On three occasions Garfield was widely criticized for actions that seemed to reflect on his integrity as a public man. These incidents, the most famous of which was the Crédit Mobilier scandal, should not obscure a notable congressional career. Today it appears that his weaknesses were largely of judgment rather than character.

Garfield helped elect Rutherford B. Hayes president, serving on the electoral commission formed to settle the disputed election of 1876. During the Hayes administration he was minority leader of the House. In January 1880 he was elected to the U. S. Senate.

But Garfield never had a chance to take his Senate seat. In May 1880 he was a delegate to the Republican National Convention. A well-known party leader for whom a presidential movement was already afoot, he attracted much favorable attention. Garfield placed John Sherman’s name in nomination for president. After 34 ballots had failed to nominate either Ulysses S. Grant, James G. Blaine, or Sherman, the supporters of Blaine and Sherman united on Garfield, who won on the 36th ballot.

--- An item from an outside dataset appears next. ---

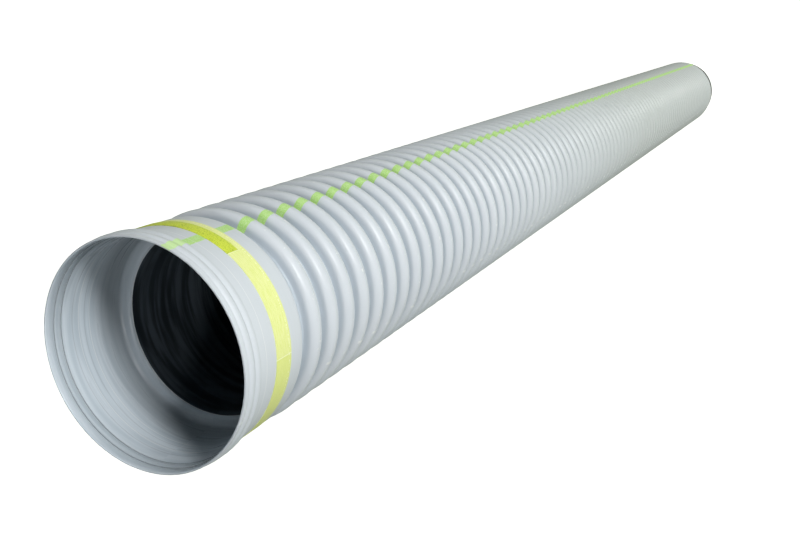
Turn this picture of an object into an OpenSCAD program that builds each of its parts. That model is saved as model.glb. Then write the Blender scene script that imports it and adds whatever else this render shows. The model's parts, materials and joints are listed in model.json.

Garfield’s humble origin, his political record, his conduct as a candidate, a vigorous Republican campaign, and the political inexperience of his rival brought a narrow victory.

The Presidency:

The new president was a large man, six feet tall and weighing 210 pounds. He had light brown hair and a beard flecked with gray. His months in the White House, though few, were busy and dramatic. Office seekers descended in droves. A struggle over New York political appointments developed between the President and Senator Roscoe Conkling, New York’s Republican chieftain, and Garfield’s victory in it enhanced his prestige and strengthened the presidential power. Exposure of the Star Route frauds, involving mail contracts in the West, created a sensation. Under Garfield’s direction Secretary of State James G. Blaine began to lay foundations for improved relations with Latin America. Developments seemed to foreshadow a vigorous and able administration.

On July 2, 1881, Garfield was shot in a Washington railroad station. The assassin, Charles J. Guiteau, was a mentally unbalanced man who had unsuccessfully sought a federal appointment.

The President died at Elberon, N. J., on September 19. Seldom had Americans felt such public grief and indignation. The grief momentarily made Garfield appear greater than he was. The indignation hastened civil service reform, which Garfield himself had for some time advocated.